Unexpected sound clip from my daily routine.

Yesterday, as I went to retrieve my coat at the end of my shift, I noticed a young woman standing smack in the middle of the library's main staircase. She looked like many of my peers who come into the main branch, a hip Philadelphian with a wool hat and funky glasses. But this one caught my eye, because she was poised with a digital recorder in one hand, a microphone held perfectly still in the other.

I'm a public radio junkie with unrealized broadcasting dreams, so I knew immediately she must be from a local station, or maybe an Annenberg School student working on a project. But why she was recording what she was recording - the chimes that mark the library's close of business - I couldn't imagine.

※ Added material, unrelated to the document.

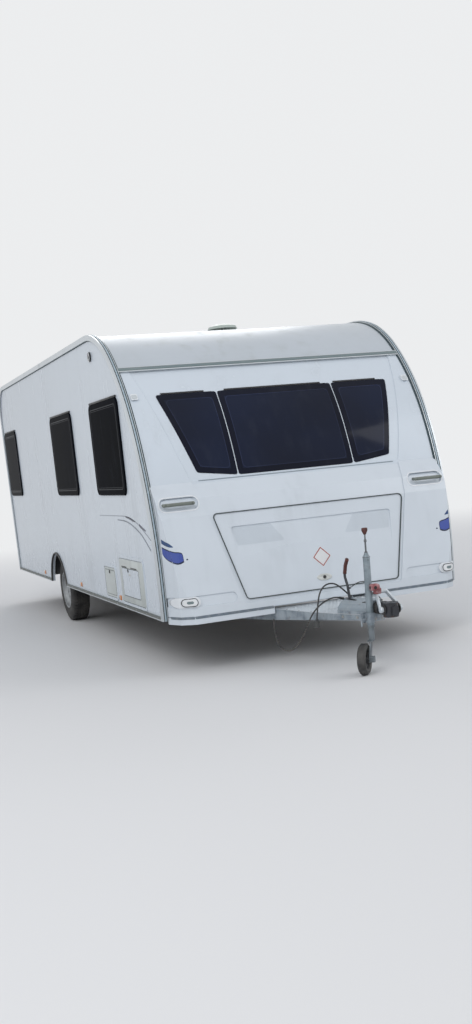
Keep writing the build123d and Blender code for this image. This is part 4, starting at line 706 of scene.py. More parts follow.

Nor did I realize I would find out the answer so soon. But a friend called me this evening to exclaim that she'd just heard a short piece about the library on NPR, part of an "audio postcard" series meant to focus the listener's attention on a specific moment in a particular place characterized by a unique sound.

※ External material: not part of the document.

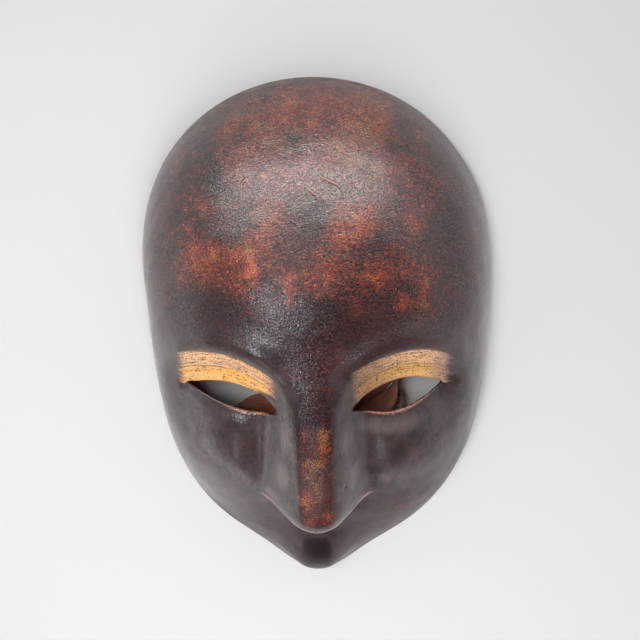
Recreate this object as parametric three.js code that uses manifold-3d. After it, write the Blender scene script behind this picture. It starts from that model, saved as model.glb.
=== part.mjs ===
// Venetian mask of papier-mache, lying face up on its rim, with a flat satin tie glued inside each temple.
// Millimetres. +Y points to the crown, +Z up from the table, and the origin is under the middle of the shell.
import * as THREE from 'three';
import { mergeVertices } from 'three/addons/utils/BufferGeometryUtils.js';
import Module from 'manifold-3d';

// Rim seen from above: a radius about the dome's summit, as an oval that narrows to a blunt point at the lip.
const RIM_MEAN = 101.8;
const RIM_LENGTHENED = 16.8;
const RIM_EGG = 2.5;
const RIM_SQUARED = -0.9;
const LIP_POINT = 11.8;
const LIP_POINT_SPREAD = 0.167;
// The rim was trimmed by hand, so its two sides differ a little.
const RIM_SHIFT = 2.6;
const RIM_SKEW = -1.1;

// Dome: summit height, wall thickness, and how full its profile is toward the sides, the crown and the lip.
const SUMMIT = 66;
const WALL = 3;
const FULLNESS = { side: 2.2, crown: 1.2, lip: 1.6 };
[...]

Past postcards have come from the National Hollerin' Contest and the Iowa City dog paddle. Today's came from the reverberating atriums of one of the nation's historic free public libraries. In it, the head security guard explains why they continue to use old-fashioned chimes to scoot patrons towards the door at day's end - and, as always, he gives as fine a performance as one can while striking four notes with a wooden mallet. In an institution sometimes mired in bureaucracy and red tape, as government agencies so often are, I am thankful for this humanizing tradition, and I hope that our patrons are, too.

A final note: at the very end of the piece, if you bend your ear close to the speaker, you can just hear the heels of my boots clacking up the marble staircase. Or so I'd like to think, anyway.